If there is any common denominator among progressives, it is that they have little respect for how individuals spend their money.  So they might be unmoved by the loss of resources from so many.  So lets just look narrowly at transit, which I presume the do care about.

Before Valley Metro operated a light rail system in Phoenix, they also operated a bus transit system.  This system still requires a subsidy, but it is much lower than the light rail subsidy.  In 2009, the bus subsidy was $0.74 per passenger-mile.  This means that for the same amount of taxpayer funds, Valley Metro can provide 1.0 passenger-mile by train or 5.2 by bus ($3.82/$0.74).   I can guarantee that cities building light rail are not having their budgets quintupled.  So the result is that, as light rail gets built, total transit ridership falls in most cities as rail costs crowd out existing bus services.

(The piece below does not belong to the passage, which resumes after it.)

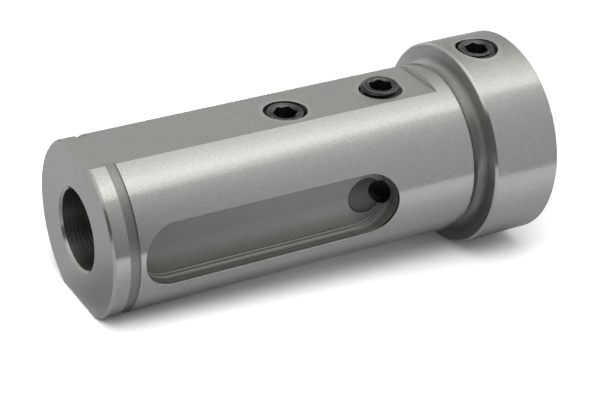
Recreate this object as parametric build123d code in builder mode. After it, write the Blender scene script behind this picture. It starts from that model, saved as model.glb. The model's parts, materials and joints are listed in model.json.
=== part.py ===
from build123d import *
import os
from math import cos, hypot, isclose, radians, sin

# A reducing sleeve for holding a small round tool shank in a larger round holder.
# It stands on the end face of its collar, with the bore along +Z.
# The set screws are on the -Y side and the coolant pocket is on the -X side. Millimetres.

# Turned outside of the sleeve
body_diameter = 40.0
body_length = 93.4
collar_diameter = 48.5
collar_thickness = 17.5
collar_end_chamfer = 0.6
collar_shoulder_chamfer = 0.5
rear_chamfer = 0.5

# The round neck runs out of the shoulder without a corner
neck_radius = 1.65

# Shallow marking groove near the rear end
marking_groove_from_rear = 3.8
marking_groove_width = 2.4
marking_groove_depth = 0.4

# Tool bore from the collar, with a step at its end that stops the tool
tool_bore_diameter = 20.0
tool_bore_chamfer = 1.0
stop_thickness = 20.0
rear_bore_diameter = 18.4
rear_bore_chamfer = 0.58

# Two flats milled along the body, one under the set screws and one opposite
screw_flat_depth = 1.6
back_flat_depth = 2.1
round_stretch_behind_shoulder = 6.9
flat_edge_break = 0.3

# Coolant pocket, a slot with round ends and a flat floor that leaves a wall over the tool bore
pocket_width = 15.0
pocket_length = 62.45
pocket_from_rear = 7.5
wall_under_pocket = 3.2
pocket_rim_chamfer = 0.15

# The holes were drilled a few degrees round from the milled faces
drilling_turn = 3.5

# Recess drilled into the pocket floor, with the cone that the drill's point leaves
recess_diameter = 8.3
recess_rim_depth = 0.6
recess_point_depth = 0.9
recess_from_pocket_end = 4.95

# Coolant duct, drilled at a slant through the pocket's end corner and into the tool bore
duct_diameter = 5.3
duct_start_from_pocket_end = 0.7
duct_start_offset = 0.85
duct_slope = 45.0
duct_sideways_turn = -22.0
duct_run_before_floor = 12.0
duct_run_after_floor = 14.0

# Tapped holes, with the thread left out
screw_diameter = 9.9
screw_clearance = 0.05
screw_hole_chamfer = 0.1
rear_screw_height = 60.3
front_screw_height = 35.4
collar_screw_height = 9.6

# Set screws with a flat point and a hexagon socket
short_screw_length = 8.0
long_screw_length = 12.0
screw_top_chamfer = 0.8
screw_point_diameter = 7.0
socket_across_flats = 5.0
socket_depth = 4.0
rear_screw_below_flat = 0.25
front_screw_above_flat = 1.3
collar_screw_below_rim = 0.2
rear_screw_socket_angle = 45.0
front_screw_socket_angle = 10.0
collar_screw_socket_angle = 16.0

# Worked out from the sizes above
total_length = collar_thickness + body_length
body_radius = body_diameter / 2
collar_radius = collar_diameter / 2
tool_bore_radius = tool_bore_diameter / 2
rear_bore_radius = rear_bore_diameter / 2
tool_bore_depth = total_length - stop_thickness
groove_rear = total_length - marking_groove_from_rear
groove_front = groove_rear - marking_groove_width
groove_floor_radius = body_radius - marking_groove_depth
flat_length = body_length - round_stretch_behind_shoulder
screw_flat_distance = body_radius - screw_flat_depth
back_flat_distance = body_radius - back_flat_depth
pocket_rear = total_length - pocket_from_rear
pocket_front = pocket_rear - pocket_length
pocket_middle = (pocket_rear + pocket_front) / 2
pocket_floor_distance = tool_bore_radius + wall_under_pocket
pocket_depth = body_radius - pocket_floor_distance
recess_radius = recess_diameter / 2
recess_rim_distance = pocket_floor_distance - recess_rim_depth
screw_hole_radius = screw_diameter / 2 + screw_clearance

# Planes through the bore's axis, their normals along the drilled holes
turn = radians(drilling_turn)
screw_side = Plane(origin=(0, 0, 0), x_dir=(0, 0, 1), z_dir=(-sin(turn), -cos(turn), 0))
pocket_side = Plane(origin=(0, 0, 0), x_dir=(0, 0, 1), z_dir=(-cos(turn), sin(turn), 0))
screw_axis = Axis(screw_side.origin, screw_side.z_dir)


# True for an edge that both starts and ends on the sleeve's round outside
def lies_on_outside(edge):
    return all(
        isclose(hypot(corner.X, corner.Y), body_radius, abs_tol=0.001)
        for corner in edge.vertices()
    )


# True for the outer end of a screw hole, not its end in the bore or the seam along its wall
def is_hole_mouth(edge):
    height_above_bore = edge.center().dot(screw_side.z_dir) - tool_bore_radius
    return edge.geom_type != GeomType.LINE and height_above_bore > screw_hole_chamfer


# The sleeve, turned from one bar
with BuildPart() as sleeve:
    with BuildSketch(Plane.XZ):
        with BuildLine():
            Polyline(
                (body_radius, collar_thickness),
                (collar_radius - collar_shoulder_chamfer, collar_thickness),
                (collar_radius, collar_thickness - collar_shoulder_chamfer),
                (collar_radius, collar_end_chamfer),
                (collar_radius - collar_end_chamfer, 0),
                (tool_bore_radius + tool_bore_chamfer, 0),
                (tool_bore_radius, tool_bore_chamfer),
                (tool_bore_radius, tool_bore_depth),
                (rear_bore_radius, tool_bore_depth),
                (rear_bore_radius, total_length - rear_bore_chamfer),
                (rear_bore_radius + rear_bore_chamfer, total_length),
                (body_radius - rear_chamfer, total_length),
                (body_radius, total_length - rear_chamfer),
                (body_radius, groove_rear),
                (groove_floor_radius, groove_rear),
                (groove_floor_radius, groove_front),
                (body_radius, groove_front),
                (body_radius, collar_thickness + 2 * neck_radius),
            )
            ThreePointArc(
                (body_radius, collar_thickness + 2 * neck_radius),
                (body_radius - neck_radius, collar_thickness + neck_radius),
                (body_radius, collar_thickness),
            )
        make_face()
    revolve(axis=Axis.Z)

    # Flats, milled in from the rear end
    with BuildSketch(Plane.XY.offset(total_length)):
        with Locations((0, -screw_flat_distance)):
            Rectangle(body_diameter, body_radius, align=(Align.CENTER, Align.MAX))
        with Locations((0, back_flat_distance)):
            Rectangle(body_diameter, body_radius, align=(Align.CENTER, Align.MIN))
    extrude(amount=-flat_length, mode=Mode.SUBTRACT)
    rear_edges = sleeve.faces().sort_by(Axis.Z)[-1].outer_wire().edges()
    chamfer(rear_edges.filter_by(GeomType.LINE), flat_edge_break)

    # Coolant pocket
    with BuildSketch(Plane.YZ.offset(-body_radius)):
        with Locations((0, pocket_middle)):
            SlotOverall(pocket_length, pocket_width, rotation=90)
    extrude(amount=pocket_depth, mode=Mode.SUBTRACT)
    chamfer(sleeve.edges(Select.LAST).filter_by(lies_on_outside), pocket_rim_chamfer)

    # Recess in the pocket floor
    with BuildSketch(pocket_side.offset(recess_rim_distance)):
        with Locations((pocket_front + recess_from_pocket_end, 0)):
            Circle(recess_radius)
    extrude(amount=recess_rim_depth + pocket_depth / 2, mode=Mode.SUBTRACT)
    recess_middle = Vector(0, 0, pocket_front + recess_from_pocket_end)
    recess_rim_middle = recess_middle + pocket_side.z_dir * recess_rim_distance
    with Locations(Plane(origin=recess_rim_middle, z_dir=-pocket_side.z_dir)):
        Cone(
            recess_radius,
            0,
            recess_point_depth,
            align=(Align.CENTER, Align.CENTER, Align.MIN),
            mode=Mode.SUBTRACT,
        )

    # Slanted coolant duct, through the pocket's end corner into the tool bore
    duct_corner = Vector(
        -pocket_floor_distance,
        duct_start_offset,
        pocket_front + duct_start_from_pocket_end,
    )
    duct_direction = Vector(
        sin(radians(duct_slope)) * cos(radians(duct_sideways_turn)),
        -sin(radians(duct_sideways_turn)),
        -cos(radians(duct_slope)) * cos(radians(duct_sideways_turn)),
    )
    duct_start = duct_corner - duct_direction * duct_run_before_floor
    with BuildSketch(Plane(origin=duct_start, z_dir=duct_direction)):
        Circle(duct_diameter / 2)
    extrude(amount=duct_run_before_floor + duct_run_after_floor, mode=Mode.SUBTRACT)

    # Holes for the set screws, through one wall only
    with BuildSketch(screw_side):
        with Locations(
            (rear_screw_height, 0),
            (front_screw_height, 0),
            (collar_screw_height, 0),
        ):
            Circle(screw_hole_radius)
    extrude(amount=collar_radius, mode=Mode.SUBTRACT)
    chamfer(sleeve.edges(Select.LAST).filter_by(is_hole_mouth), screw_hole_chamfer)
sleeve.part.label = "sleeve"


# A set screw with its axis along a drilled hole and its top at a given distance from the bore's axis
def make_set_screw(label, height, top_distance, length, socket_angle):
    with BuildPart() as screw:
        with BuildSketch(screw_side.offset(top_distance)):
            with Locations((height, 0)):
                Circle(screw_diameter / 2)
        extrude(amount=-length)
        ends = screw.edges().filter_by(GeomType.CIRCLE).sort_by(screw_axis)
        chamfer(ends[0], (screw_diameter - screw_point_diameter) / 2)
        chamfer(ends[-1], screw_top_chamfer)
        with BuildSketch(screw_side.offset(top_distance)):
            with Locations((height, 0)):
                RegularPolygon(
                    socket_across_flats / 2, 6, major_radius=False, rotation=socket_angle
                )
        extrude(amount=-socket_depth, mode=Mode.SUBTRACT)
    screw.part.label = label
    return screw


rear_set_screw = make_set_screw(
    "rear_set_screw",
    rear_screw_height,
    screw_flat_distance - rear_screw_below_flat,
    short_screw_length,
    rear_screw_socket_angle,
)
front_set_screw = make_set_screw(
    "front_set_screw",
    front_screw_height,
    screw_flat_distance + front_screw_above_flat,
    short_screw_length,
    front_screw_socket_angle,
)
collar_set_screw = make_set_screw(
    "collar_set_screw",
    collar_screw_height,
    collar_radius - collar_screw_below_rim,
    long_screw_length,
    collar_screw_socket_angle,
)

# One file for each piece
os.makedirs("parts", exist_ok=True)
for piece in (sleeve, rear_set_screw, front_set_screw, collar_set_screw):
    export_step(piece.part, f"parts/{piece.part.label}.step")
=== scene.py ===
import json
import math

import bmesh
import bpy
from mathutils import Euler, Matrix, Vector


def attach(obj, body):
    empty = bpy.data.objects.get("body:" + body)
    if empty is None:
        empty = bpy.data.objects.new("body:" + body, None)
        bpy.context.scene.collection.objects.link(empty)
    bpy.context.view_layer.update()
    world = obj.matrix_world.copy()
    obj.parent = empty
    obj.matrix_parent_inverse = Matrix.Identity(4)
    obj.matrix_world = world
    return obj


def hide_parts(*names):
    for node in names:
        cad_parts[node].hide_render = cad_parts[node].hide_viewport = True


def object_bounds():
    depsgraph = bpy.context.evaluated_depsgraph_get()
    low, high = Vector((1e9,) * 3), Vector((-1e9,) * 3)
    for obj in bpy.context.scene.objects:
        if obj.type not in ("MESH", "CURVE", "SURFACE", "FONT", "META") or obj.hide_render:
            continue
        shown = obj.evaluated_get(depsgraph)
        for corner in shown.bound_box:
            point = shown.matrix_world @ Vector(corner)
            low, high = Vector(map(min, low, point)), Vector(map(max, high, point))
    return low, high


# The sleeve stands on its collar in the frame, with the bore along +Z. The photograph shows it
# lying down, with the screws up: up is -Y there, towards the viewer is -X, and the rear end is on
# the left. Lengths named _MM are in millimetres and the rest in metres.

MM = 0.001

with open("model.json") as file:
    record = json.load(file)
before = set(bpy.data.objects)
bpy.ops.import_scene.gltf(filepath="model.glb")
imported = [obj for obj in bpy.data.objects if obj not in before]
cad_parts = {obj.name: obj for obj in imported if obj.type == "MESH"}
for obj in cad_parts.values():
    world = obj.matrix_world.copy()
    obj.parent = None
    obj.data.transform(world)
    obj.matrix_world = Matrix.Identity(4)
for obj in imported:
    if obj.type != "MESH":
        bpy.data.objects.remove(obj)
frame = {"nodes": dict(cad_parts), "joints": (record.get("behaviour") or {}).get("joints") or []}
cad_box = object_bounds()
sleeve = frame["nodes"]["sleeve"]

# Sizes of the sleeve that its material follows. Places along it are from the collar's end face.
TOTAL_LENGTH_MM = cad_box[1].z / MM
BODY_RADIUS_MM = 20.0
COLLAR_RADIUS_MM = 24.25
COLLAR_THICKNESS_MM = 17.5
SHOULDER_CHAMFER_MM = 0.5
SHOULDER_EDGE_MM = COLLAR_THICKNESS_MM - SHOULDER_CHAMFER_MM
SHOULDER_RADIUS_MM = COLLAR_RADIUS_MM - SHOULDER_CHAMFER_MM
NECK_DEPTH_MM = 1.65
NECK_BOTTOM_RADIUS_MM = BODY_RADIUS_MM - NECK_DEPTH_MM
NECK_END_MM = COLLAR_THICKNESS_MM + 2 * NECK_DEPTH_MM
ROUND_BEHIND_SHOULDER_MM = 6.9
FLAT_END_MM = COLLAR_THICKNESS_MM + ROUND_BEHIND_SHOULDER_MM
SCREW_FLAT_DISTANCE_MM = 18.4
BACK_FLAT_DISTANCE_MM = 17.9
GROOVE_FLOOR_RADIUS_MM = 19.6
GROOVE_FROM_REAR_MM = 6.2
GROOVE_START_MM = TOTAL_LENGTH_MM - GROOVE_FROM_REAR_MM
TOOL_BORE_RADIUS_MM = 10.0
POCKET_FLOOR_DISTANCE_MM = 13.2
POCKET_FROM_REAR_MM = 7.5
POCKET_LENGTH_MM = 62.45
POCKET_REAR_MM = TOTAL_LENGTH_MM - POCKET_FROM_REAR_MM
POCKET_FRONT_MM = POCKET_REAR_MM - POCKET_LENGTH_MM
RECESS_FROM_POCKET_END_MM = 4.95
RECESS_HEIGHT_MM = POCKET_FRONT_MM + RECESS_FROM_POCKET_END_MM
RECESS_RADIUS_MM = 4.15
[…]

Update: Most light rail articles in our local papers, which have been mindless boosters of the system, generally consist of asking riders if they like the system, who inevitably answer "yes!"  This is somehow a proof the system is great.  Well, duh.  I too am likely to be happy with a service where I only pay 2% of the costs.

Update #2:  Last year, there were about 3.2 trillion passenger miles driven by urban drivers in cars in the US.  My point about light rail is that we can barely afford it for just a few people, given that we spent $1.3 billion to build a rail line for about 17,000 daily round trip riders in Phoenix.  If it were truly a sustainable technology, it could be applied to all commuters.  But at a national average taxpayer subsidy per light rail passenger mile of about $2, this means that to roll light rail out to everyone would cost $6.4 trillion a year, almost half our annual GDP.  If it required the subsidy rates we have in Phoenix per passenger-mile, such a system would cost over $12 trillion  year.  In fact, the numbers would likely be even higher in reality, because light rail in most cities is almost certainly built on the highest populated corridors with the most bang for the buck (though some of the diminishing returns would be offset by network effects).